7.2 Operational monitoring and alerting

• Design alerting for availability, backups, replication lag, storage pressure, and security anomalies.
• Given a scenario, tune alerts to reduce noise while preserving fast detection.
• Recognize why logs must be redacted and access-controlled to avoid data leaks.
• Identify common dashboards for DB ops: top SQL, wait events, throughput, and error rates.
• Explain why SLOs and runbooks should be tied to alerts.

7.3 Incident response and postmortems

• Given a scenario, choose containment actions for incidents (freeze changes, isolate access, fail over).
• Explain why communication and timeline logging are critical during major incidents.
• Recognize common incident categories: performance collapse, data corruption, and credential compromise.
• Identify postmortem outputs: root cause, contributing factors, and preventive controls.

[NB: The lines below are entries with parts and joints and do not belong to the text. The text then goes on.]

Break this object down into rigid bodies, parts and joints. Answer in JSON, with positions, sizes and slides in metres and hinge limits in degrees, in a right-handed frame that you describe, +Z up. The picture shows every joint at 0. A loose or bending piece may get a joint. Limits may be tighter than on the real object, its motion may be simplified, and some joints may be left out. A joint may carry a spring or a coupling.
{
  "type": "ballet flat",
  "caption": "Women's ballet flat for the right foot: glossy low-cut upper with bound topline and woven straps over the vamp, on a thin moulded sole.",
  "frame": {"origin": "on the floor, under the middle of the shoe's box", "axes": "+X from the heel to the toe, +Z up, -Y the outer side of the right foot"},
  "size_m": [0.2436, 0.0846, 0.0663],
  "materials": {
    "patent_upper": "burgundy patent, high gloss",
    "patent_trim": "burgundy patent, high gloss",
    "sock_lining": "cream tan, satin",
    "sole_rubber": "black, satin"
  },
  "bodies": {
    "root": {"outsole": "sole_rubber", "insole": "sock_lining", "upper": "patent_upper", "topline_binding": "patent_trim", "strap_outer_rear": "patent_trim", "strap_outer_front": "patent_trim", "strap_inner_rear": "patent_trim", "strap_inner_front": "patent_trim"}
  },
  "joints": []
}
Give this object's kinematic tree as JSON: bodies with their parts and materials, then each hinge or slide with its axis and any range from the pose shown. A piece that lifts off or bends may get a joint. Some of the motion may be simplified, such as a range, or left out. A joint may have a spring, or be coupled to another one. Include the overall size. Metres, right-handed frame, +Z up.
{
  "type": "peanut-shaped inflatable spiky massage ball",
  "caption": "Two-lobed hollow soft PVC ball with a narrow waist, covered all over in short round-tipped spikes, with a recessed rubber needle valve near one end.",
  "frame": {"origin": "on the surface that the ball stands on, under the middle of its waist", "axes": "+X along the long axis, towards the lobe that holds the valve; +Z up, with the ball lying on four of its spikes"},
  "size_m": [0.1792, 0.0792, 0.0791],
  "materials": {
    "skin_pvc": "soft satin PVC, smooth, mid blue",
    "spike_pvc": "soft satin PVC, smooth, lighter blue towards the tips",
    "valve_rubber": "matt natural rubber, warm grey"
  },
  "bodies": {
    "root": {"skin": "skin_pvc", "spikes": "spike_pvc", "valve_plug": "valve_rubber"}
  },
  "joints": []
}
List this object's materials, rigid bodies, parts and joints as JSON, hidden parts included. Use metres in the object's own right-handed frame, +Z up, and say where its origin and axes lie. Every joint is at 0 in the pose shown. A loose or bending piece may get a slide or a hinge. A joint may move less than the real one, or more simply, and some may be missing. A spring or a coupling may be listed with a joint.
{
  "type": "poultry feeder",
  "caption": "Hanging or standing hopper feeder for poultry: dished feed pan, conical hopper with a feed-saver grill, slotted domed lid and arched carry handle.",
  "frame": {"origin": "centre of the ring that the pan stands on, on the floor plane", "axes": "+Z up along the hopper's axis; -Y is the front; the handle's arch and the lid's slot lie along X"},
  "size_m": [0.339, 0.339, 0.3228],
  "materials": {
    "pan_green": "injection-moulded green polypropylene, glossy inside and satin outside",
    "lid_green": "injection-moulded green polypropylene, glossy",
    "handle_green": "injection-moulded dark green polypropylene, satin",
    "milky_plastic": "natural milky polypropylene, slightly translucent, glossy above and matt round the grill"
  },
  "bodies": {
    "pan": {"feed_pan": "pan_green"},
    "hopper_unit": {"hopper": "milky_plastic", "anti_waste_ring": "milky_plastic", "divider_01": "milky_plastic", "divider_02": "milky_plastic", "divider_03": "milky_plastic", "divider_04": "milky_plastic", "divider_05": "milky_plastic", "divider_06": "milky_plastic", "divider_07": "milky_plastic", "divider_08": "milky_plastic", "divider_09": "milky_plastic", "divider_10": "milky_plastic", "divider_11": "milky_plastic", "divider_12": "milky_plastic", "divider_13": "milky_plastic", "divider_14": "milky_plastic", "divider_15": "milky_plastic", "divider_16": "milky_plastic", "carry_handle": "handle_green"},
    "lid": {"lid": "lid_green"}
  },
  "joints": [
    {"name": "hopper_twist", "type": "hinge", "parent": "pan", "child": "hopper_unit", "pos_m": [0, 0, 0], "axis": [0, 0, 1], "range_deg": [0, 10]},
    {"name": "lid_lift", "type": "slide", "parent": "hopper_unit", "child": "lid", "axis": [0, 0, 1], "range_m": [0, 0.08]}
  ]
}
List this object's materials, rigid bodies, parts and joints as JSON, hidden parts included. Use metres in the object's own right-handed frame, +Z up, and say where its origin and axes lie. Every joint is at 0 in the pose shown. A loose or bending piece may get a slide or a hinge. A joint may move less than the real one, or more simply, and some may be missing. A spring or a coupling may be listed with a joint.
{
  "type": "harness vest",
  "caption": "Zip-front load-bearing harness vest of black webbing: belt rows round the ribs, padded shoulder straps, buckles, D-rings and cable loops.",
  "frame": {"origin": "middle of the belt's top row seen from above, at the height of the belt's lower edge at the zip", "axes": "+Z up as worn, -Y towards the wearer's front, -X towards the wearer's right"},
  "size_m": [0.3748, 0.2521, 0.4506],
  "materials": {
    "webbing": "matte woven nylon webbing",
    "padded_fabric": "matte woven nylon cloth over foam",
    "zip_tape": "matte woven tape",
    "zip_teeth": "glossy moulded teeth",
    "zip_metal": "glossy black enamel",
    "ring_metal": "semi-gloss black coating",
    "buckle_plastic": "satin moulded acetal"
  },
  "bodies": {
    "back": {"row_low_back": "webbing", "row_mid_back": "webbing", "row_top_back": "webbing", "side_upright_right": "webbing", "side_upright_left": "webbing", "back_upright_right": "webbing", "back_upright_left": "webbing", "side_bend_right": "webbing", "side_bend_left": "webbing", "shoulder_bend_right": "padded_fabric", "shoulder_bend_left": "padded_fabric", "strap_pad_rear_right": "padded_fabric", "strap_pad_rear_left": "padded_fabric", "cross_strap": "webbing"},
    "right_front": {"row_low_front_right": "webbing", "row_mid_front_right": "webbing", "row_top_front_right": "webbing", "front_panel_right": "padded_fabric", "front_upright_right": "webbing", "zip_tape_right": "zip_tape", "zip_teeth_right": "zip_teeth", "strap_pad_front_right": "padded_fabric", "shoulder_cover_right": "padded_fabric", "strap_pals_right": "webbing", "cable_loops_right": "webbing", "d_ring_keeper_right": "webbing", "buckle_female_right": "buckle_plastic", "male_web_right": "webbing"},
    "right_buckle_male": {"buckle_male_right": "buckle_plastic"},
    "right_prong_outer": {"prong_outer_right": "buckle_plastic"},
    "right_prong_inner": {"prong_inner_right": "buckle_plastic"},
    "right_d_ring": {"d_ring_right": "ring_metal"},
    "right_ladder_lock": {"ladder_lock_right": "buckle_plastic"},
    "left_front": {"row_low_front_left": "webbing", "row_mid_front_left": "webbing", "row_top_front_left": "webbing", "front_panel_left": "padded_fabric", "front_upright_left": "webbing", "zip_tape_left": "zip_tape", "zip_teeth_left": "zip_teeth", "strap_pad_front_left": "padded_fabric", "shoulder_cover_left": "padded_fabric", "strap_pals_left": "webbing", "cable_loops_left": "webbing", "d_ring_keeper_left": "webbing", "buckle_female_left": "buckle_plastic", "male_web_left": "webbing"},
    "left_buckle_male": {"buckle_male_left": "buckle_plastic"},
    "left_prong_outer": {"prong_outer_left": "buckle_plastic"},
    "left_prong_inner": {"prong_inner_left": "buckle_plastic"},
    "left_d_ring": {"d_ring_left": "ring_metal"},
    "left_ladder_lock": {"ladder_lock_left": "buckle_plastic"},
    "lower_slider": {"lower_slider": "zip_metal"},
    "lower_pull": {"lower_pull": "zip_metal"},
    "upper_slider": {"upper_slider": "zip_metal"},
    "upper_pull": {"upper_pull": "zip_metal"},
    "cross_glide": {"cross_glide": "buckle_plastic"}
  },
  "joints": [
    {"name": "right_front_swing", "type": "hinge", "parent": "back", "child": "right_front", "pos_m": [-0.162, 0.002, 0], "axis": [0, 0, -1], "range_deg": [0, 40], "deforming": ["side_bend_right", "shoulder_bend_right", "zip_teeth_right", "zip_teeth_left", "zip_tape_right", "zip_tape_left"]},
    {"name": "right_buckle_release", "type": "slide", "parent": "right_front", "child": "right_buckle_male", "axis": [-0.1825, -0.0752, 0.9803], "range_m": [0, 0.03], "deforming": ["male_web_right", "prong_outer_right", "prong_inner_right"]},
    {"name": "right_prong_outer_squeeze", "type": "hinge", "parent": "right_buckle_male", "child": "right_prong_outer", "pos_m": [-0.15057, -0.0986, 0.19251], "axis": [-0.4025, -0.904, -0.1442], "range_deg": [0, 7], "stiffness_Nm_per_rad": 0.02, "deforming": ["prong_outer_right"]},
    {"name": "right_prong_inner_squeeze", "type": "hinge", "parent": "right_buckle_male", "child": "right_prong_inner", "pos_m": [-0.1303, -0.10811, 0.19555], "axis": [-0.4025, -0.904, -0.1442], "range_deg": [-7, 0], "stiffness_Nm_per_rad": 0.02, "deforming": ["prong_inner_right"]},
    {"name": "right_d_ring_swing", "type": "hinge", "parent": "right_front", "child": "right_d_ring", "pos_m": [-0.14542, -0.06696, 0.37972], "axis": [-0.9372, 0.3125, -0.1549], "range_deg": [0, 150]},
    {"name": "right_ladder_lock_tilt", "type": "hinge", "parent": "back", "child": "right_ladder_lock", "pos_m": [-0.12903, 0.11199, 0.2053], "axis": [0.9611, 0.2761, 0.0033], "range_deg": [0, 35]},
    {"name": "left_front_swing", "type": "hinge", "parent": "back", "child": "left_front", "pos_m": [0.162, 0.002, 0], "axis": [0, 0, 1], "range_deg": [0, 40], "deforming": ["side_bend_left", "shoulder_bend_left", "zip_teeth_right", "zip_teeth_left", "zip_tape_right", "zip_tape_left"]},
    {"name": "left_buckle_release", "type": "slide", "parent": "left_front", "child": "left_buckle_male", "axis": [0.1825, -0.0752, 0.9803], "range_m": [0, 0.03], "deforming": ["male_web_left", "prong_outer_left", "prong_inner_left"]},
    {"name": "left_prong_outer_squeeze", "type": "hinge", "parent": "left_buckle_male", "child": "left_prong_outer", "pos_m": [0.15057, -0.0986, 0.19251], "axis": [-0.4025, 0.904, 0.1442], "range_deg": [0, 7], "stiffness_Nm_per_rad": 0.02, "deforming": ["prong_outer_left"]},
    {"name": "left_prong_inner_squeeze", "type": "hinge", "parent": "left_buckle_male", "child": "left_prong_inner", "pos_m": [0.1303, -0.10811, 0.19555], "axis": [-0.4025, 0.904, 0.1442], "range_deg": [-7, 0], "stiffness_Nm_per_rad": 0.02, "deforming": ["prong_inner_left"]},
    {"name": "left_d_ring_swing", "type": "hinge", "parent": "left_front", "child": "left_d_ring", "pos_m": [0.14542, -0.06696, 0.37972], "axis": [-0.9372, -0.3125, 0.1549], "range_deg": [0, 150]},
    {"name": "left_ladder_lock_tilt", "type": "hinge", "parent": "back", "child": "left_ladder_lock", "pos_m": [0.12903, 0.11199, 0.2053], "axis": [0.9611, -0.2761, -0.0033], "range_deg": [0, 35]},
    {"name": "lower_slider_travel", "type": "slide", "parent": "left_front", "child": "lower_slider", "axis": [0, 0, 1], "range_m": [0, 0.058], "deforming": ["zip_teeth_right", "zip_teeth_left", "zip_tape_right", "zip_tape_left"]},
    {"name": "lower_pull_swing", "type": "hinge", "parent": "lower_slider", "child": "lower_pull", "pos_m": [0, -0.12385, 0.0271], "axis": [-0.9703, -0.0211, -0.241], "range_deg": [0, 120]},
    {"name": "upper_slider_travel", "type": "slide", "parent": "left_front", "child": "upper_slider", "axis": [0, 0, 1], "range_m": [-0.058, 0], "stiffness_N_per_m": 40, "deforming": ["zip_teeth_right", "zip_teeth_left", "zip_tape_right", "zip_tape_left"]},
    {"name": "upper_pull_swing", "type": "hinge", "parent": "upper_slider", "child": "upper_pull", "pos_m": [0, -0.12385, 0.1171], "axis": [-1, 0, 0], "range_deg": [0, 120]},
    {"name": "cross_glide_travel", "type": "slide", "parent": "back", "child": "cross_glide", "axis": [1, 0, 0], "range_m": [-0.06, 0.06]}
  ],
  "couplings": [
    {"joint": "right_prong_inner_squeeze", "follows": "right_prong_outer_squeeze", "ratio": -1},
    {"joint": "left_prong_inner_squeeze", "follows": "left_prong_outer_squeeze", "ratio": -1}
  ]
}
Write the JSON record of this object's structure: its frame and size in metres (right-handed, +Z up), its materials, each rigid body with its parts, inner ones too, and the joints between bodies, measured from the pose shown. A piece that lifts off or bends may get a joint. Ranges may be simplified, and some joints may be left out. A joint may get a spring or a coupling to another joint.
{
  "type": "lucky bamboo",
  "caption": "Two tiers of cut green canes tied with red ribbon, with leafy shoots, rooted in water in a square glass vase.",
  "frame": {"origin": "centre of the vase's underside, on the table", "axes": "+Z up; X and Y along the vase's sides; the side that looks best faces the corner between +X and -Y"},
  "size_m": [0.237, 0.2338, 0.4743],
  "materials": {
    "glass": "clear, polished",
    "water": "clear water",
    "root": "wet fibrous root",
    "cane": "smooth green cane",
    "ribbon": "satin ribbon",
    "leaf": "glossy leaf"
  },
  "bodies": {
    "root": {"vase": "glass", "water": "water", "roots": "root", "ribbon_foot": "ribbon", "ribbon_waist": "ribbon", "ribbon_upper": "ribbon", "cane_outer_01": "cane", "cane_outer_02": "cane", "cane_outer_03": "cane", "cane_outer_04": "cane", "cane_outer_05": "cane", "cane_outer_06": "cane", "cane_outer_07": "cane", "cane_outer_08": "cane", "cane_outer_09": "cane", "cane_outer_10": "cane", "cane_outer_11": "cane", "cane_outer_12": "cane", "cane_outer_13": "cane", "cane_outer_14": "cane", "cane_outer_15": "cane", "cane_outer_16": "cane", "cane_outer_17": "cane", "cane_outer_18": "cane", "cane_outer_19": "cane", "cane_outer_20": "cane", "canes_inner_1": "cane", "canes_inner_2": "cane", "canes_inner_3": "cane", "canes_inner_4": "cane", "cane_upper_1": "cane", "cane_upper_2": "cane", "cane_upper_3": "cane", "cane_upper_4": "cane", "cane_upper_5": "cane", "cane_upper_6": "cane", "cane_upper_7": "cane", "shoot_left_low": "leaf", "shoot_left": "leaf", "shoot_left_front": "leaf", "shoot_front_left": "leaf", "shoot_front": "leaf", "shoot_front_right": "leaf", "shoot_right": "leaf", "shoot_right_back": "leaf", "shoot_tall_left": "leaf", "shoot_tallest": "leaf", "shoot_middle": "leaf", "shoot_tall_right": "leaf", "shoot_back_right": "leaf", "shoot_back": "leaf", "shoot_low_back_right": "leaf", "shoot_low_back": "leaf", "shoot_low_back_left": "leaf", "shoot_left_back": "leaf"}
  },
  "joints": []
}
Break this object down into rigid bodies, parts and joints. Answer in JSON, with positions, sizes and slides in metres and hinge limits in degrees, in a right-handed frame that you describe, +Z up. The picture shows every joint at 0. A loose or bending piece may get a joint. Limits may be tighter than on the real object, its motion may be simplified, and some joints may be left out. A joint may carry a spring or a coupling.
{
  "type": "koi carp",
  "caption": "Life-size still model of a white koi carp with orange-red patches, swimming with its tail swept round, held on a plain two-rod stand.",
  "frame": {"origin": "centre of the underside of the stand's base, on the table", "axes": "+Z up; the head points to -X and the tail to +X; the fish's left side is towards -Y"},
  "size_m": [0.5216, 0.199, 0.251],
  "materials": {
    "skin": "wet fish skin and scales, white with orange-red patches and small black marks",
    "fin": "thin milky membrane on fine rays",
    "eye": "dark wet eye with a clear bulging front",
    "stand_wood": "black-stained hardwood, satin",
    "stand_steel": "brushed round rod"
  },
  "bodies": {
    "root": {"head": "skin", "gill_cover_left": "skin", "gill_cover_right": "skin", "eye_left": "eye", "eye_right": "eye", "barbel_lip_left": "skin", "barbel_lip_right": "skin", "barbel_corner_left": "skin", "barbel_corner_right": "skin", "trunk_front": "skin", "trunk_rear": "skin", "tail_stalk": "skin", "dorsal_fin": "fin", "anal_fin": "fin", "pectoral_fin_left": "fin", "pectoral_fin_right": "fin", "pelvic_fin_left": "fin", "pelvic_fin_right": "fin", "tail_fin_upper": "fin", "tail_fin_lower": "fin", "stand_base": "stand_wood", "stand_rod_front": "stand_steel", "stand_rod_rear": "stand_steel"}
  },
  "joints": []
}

7.4 Troubleshooting common failures

• Troubleshoot authentication/authorization failures by validating identities, privileges, and secrets.
• Given a scenario, diagnose connectivity failures using routing, security rules, DNS, and allowlists.
• Identify backup/restore failures caused by missing logs, permissions, or incorrect recovery steps.
• Recognize when performance issues require query tuning vs scaling vs workload isolation.
• Explain why changes should be rolled back quickly when guardrail metrics regress.